Task directions:
Please copy the lines below exactly, from the first one through the line showing "plate_thickness = 5.77".

Given information:
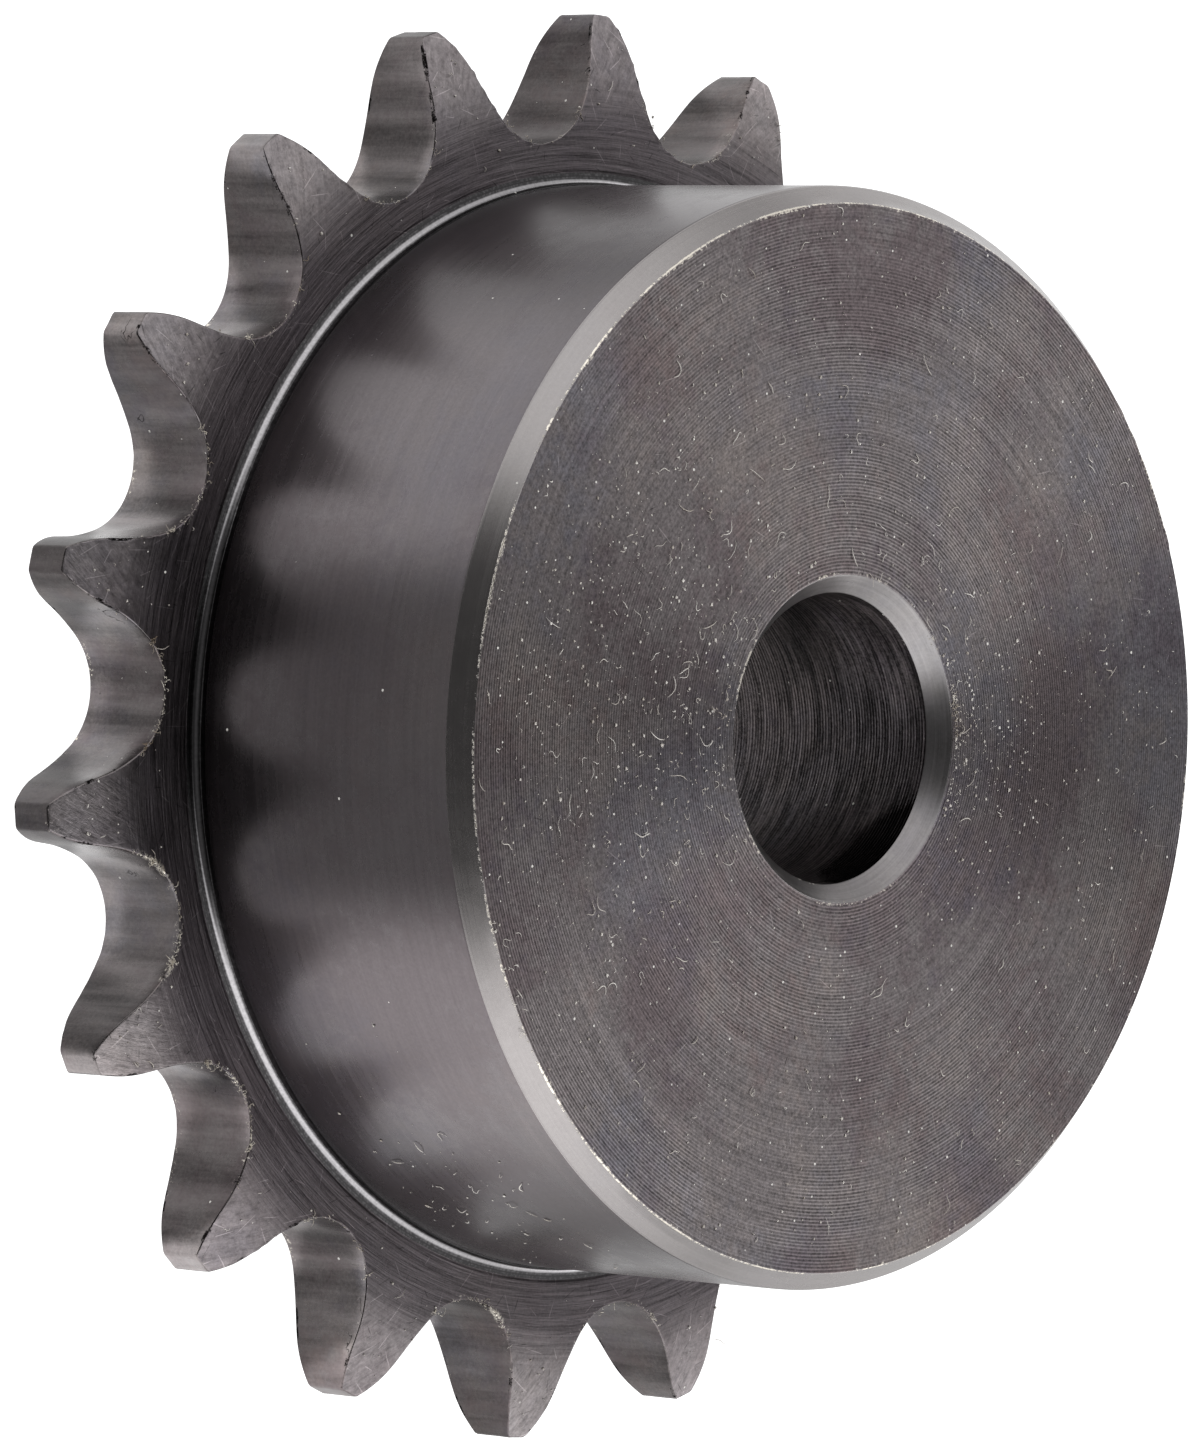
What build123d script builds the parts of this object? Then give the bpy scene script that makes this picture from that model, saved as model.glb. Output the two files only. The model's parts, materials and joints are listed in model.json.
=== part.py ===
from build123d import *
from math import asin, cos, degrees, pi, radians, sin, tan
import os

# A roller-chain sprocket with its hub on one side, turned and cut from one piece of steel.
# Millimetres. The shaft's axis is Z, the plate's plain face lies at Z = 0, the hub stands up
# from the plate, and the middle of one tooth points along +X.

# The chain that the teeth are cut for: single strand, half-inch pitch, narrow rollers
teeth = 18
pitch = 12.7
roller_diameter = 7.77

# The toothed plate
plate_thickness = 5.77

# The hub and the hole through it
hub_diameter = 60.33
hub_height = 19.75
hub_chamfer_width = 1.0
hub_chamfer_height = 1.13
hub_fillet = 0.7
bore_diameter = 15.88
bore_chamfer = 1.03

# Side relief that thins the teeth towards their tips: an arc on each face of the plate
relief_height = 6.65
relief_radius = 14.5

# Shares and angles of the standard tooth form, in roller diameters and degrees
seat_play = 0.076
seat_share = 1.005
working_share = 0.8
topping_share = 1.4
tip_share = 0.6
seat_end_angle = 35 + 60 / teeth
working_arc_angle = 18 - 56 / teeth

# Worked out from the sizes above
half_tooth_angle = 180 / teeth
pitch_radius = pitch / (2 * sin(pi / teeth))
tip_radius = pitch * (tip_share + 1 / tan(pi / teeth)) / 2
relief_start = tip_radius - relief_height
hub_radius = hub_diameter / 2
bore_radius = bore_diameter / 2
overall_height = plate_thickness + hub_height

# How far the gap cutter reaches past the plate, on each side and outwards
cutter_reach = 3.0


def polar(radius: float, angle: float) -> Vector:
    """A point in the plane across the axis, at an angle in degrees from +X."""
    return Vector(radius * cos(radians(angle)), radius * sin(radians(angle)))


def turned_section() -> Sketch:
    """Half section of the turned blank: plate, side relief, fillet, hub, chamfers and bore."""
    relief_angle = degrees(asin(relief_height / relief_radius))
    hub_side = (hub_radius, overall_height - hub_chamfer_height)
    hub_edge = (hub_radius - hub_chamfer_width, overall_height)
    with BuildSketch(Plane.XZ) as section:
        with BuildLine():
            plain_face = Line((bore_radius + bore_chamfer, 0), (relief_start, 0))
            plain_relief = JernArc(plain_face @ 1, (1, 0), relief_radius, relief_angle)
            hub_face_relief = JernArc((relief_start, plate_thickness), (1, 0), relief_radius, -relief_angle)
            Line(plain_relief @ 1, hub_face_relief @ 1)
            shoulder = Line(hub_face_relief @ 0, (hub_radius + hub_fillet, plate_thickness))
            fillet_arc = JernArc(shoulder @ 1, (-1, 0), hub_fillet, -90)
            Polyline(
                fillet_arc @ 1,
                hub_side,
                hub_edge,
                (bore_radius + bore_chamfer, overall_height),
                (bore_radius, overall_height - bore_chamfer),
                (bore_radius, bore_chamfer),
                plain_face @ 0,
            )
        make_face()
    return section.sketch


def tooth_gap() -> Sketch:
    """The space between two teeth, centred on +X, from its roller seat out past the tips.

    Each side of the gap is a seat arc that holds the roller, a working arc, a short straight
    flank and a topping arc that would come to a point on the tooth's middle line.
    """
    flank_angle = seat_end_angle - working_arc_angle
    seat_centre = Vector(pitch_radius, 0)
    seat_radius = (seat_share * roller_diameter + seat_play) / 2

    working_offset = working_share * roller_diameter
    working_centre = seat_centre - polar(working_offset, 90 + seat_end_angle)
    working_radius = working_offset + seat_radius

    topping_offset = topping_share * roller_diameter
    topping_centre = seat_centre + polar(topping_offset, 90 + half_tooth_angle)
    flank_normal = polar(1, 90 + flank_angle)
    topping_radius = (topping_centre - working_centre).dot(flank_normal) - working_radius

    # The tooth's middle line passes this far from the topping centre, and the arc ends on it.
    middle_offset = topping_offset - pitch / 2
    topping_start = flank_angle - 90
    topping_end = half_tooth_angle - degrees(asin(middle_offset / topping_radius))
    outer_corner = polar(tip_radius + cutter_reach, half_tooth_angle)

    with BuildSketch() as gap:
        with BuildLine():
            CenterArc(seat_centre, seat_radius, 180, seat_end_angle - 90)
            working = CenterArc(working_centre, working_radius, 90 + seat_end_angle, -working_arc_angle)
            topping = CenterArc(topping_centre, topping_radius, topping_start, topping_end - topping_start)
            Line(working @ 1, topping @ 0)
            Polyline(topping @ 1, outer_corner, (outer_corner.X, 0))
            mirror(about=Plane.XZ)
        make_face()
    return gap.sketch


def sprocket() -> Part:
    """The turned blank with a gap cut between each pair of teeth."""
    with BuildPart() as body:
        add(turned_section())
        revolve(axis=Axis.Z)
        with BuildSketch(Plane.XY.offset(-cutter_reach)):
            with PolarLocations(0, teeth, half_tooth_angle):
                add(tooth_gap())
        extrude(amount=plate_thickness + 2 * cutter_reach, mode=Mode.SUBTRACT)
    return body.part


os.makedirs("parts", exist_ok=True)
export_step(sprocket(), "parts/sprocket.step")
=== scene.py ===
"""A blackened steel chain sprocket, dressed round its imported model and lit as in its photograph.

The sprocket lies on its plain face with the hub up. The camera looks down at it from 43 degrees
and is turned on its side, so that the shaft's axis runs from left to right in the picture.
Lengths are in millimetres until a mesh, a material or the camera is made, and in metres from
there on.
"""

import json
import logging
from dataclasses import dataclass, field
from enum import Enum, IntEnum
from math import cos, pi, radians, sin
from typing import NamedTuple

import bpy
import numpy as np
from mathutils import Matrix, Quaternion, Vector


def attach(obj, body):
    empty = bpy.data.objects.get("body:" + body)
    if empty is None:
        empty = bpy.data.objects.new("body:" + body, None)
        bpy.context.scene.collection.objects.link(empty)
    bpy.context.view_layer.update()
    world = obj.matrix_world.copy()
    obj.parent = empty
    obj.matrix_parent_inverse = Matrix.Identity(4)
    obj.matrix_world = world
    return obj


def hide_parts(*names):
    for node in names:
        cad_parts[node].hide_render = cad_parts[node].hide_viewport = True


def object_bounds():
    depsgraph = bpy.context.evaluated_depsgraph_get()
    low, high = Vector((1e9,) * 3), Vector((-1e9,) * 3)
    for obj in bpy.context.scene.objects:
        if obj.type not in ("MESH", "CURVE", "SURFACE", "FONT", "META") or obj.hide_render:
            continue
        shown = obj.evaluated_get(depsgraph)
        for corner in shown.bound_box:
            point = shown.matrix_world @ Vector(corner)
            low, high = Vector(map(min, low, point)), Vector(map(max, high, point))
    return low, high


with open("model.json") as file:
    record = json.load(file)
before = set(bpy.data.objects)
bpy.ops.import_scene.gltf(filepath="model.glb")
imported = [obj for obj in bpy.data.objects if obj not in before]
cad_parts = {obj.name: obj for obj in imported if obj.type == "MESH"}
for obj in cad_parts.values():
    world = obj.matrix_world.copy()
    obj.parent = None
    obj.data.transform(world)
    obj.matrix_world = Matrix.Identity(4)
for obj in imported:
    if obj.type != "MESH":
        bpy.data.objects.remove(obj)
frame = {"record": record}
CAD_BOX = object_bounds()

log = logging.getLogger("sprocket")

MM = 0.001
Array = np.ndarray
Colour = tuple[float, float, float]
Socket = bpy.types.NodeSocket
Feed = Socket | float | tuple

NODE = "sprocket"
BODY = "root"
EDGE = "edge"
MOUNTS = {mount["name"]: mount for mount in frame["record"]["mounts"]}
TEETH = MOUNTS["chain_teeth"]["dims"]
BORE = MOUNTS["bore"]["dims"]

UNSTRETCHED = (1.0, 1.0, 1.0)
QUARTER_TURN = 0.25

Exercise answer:
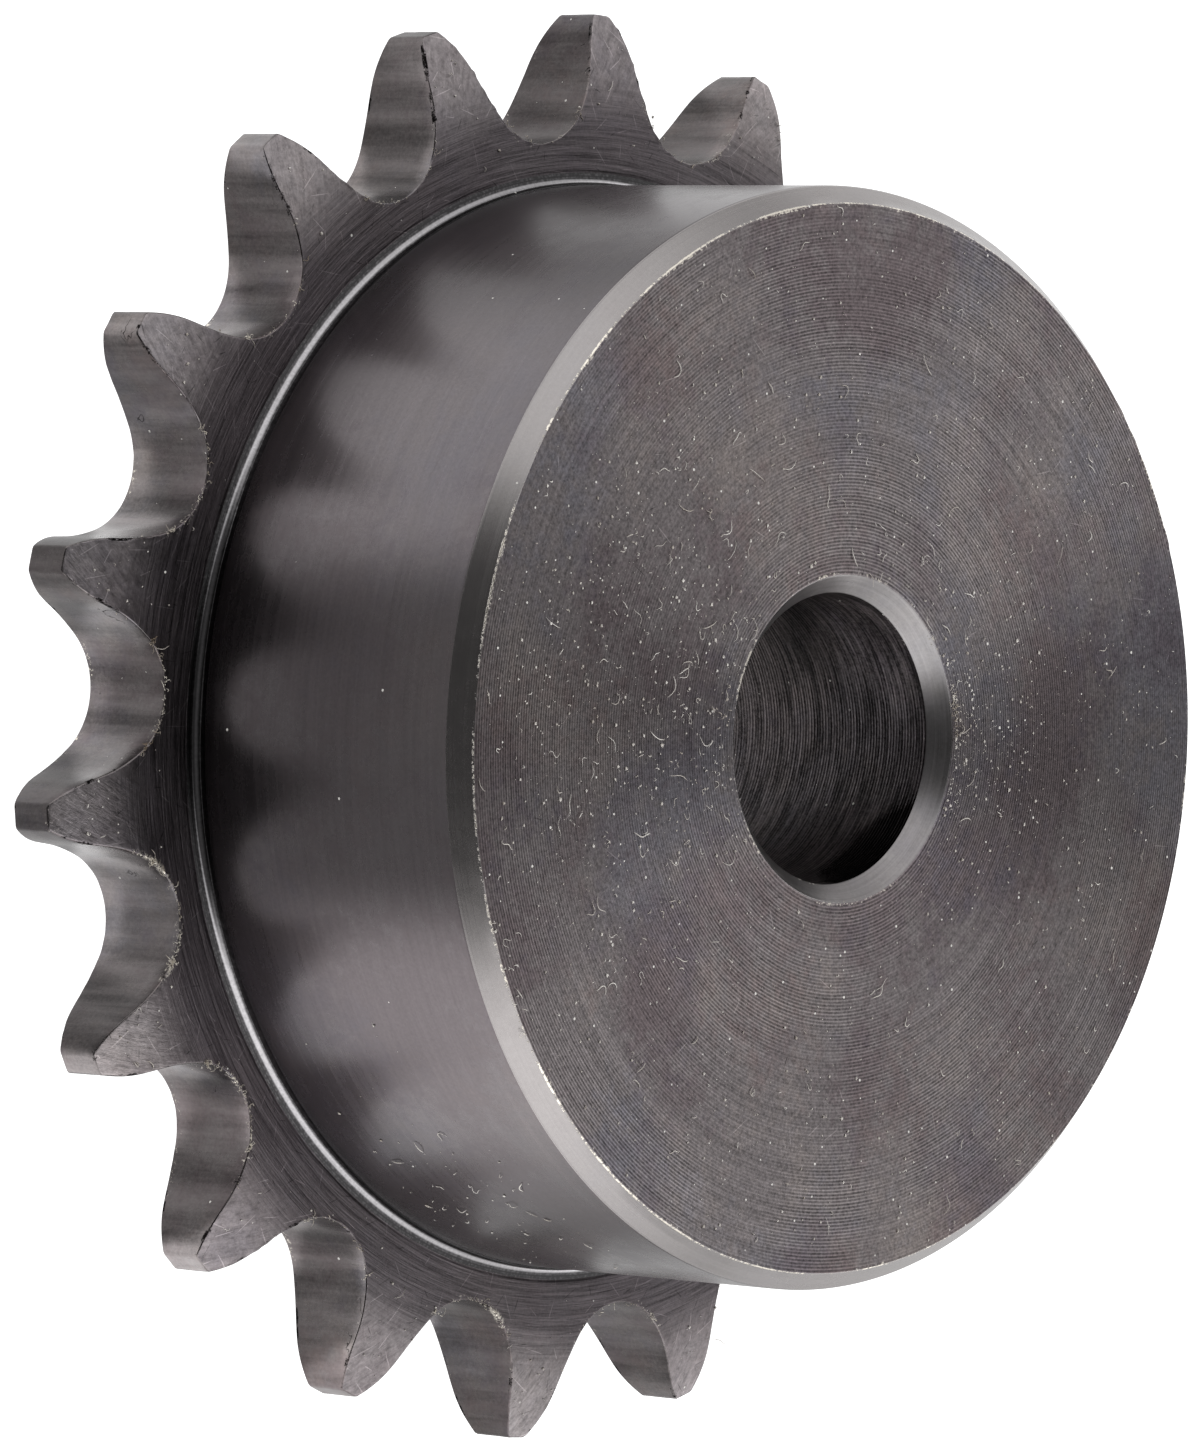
What build123d script builds the parts of this object? Then give the bpy scene script that makes this picture from that model, saved as model.glb. Output the two files only. The model's parts, materials and joints are listed in model.json.
=== part.py ===
from build123d import *
from math import asin, cos, degrees, pi, radians, sin, tan
import os

# A roller-chain sprocket with its hub on one side, turned and cut from one piece of steel.
# Millimetres. The shaft's axis is Z, the plate's plain face lies at Z = 0, the hub stands up
# from the plate, and the middle of one tooth points along +X.

# The chain that the teeth are cut for: single strand, half-inch pitch, narrow rollers
teeth = 18
pitch = 12.7
roller_diameter = 7.77

# The toothed plate
plate_thickness = 5.77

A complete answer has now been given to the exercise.